The show-cause notice was issued invoking extended limitation period under the Finance Act, 1994.

The Tribunal noted that the appellant had disclosed the credit availed in ST-3 returns filed in 2016, and the Revenue failed to produce any evidence of collusion or fraudulent conduct by the appellant with PIL.

In absence of such evidence, the extended limitation period could not be invoked. This was consistent with the Tribunal's earlier rulings where extended limitation was held applicable only when fraud or suppression was established.

5. Bona Fide Nature of Transactions and Compliance with Cenvat Credit Rules

The appellant demonstrated that the services outsourced to PIL were integral to the output services provided to KIL, supported by agreements and correspondence confirming receipt of services.

The appellant's payment of consideration through banking channels, possession of valid tax invoices, and registration of PIL with the Service Tax Department satisfied the requirements of Rule 9(1) of the CCR.

The Tribunal observed that the Revenue did not challenge the genuineness of the appellant's output services or the contractual arrangements, nor did it disprove the appellant's compliance with procedural requirements for credit availment.

Conclusions on Each Issue

(a) The appellant is entitled to avail Cenvat credit on service tax paid to PIL, notwithstanding the subsequent SEBI alert classifying PIL as a suspected shell company issued after the transaction date.

(b) Non-payment of service tax by the service provider PIL is not a valid ground to deny credit to the appellant, absent evidence of collusion or fraud.

(c) Statements recorded during investigation without compliance with Section 9D do not have evidentiary value to deny credit or establish wrongdoing.

(d) The extended period of limitation cannot be invoked without proof of fraudulent conduct or suppression by the appellant.

(e) The appellant's transactions were bona fide, supported by valid agreements, invoices, and evidence of receipt of services, fulfilling the conditions under the CCR.

Significant Holdings

The Tribunal held verbatim:

"The appellant was a bonafide purchaser of input services for value from PIL on the basis of a valid and effective service tax registration issued to PIL by the service tax department and the credit of service tax was availed by the appellant on the strength of an agreement, legitimate tax invoice including payment of consideration through proper banking channel to PIL not entailing any violation of Rule 3, Rule 4 or Rule 9(1) of the CCR as alleged or at all."

"Non-deposit of service tax by PIL in respect to the tax invoice raised upon the appellant can be no ground to deny service tax credit to the appellant alleging violation of Rule 3 of the Cenvat Credit Rules especially when there is no evidence of connivance of the appellant with PIL."

"The statements recorded during the course of investigation, have no evidentiary value unless and until tested in terms of Section 9D of the Central Excise Act, 1944."

"The show-cause notice issued to the appellant is highly barred by limitation."

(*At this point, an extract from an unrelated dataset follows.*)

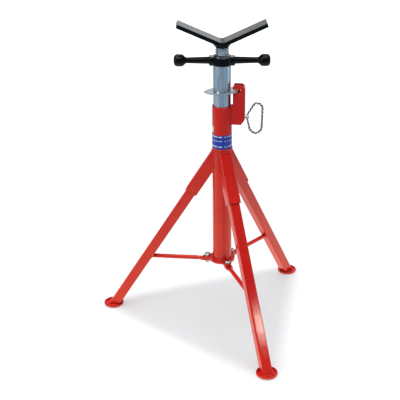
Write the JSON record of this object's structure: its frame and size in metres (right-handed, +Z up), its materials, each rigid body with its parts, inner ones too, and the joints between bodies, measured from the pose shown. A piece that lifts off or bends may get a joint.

"The appellant has paid the service tax, on which they have taken cenvat credit on all the requirements in terms of Rule 9 (1) of the Cenvat Credit Rules, 2004, which are reflected in the invoice. Therefore, the cenvat credit cannot be denied on the ground of non-payment of service tax by the service provider."

"The credit of the service tax paid by him to the service provider for further deposit in the exchequer kitty cannot be denied to him on account of the lapse of the service provider. The Revenue's remedy, in these types of cases lies at the end of service provider, for initiating proceedings against him, in respect of the short levy of service tax."

Accordingly, the impugned order denying Cenvat credit and imposing penalty was set aside and the appeal allowed with consequential relief.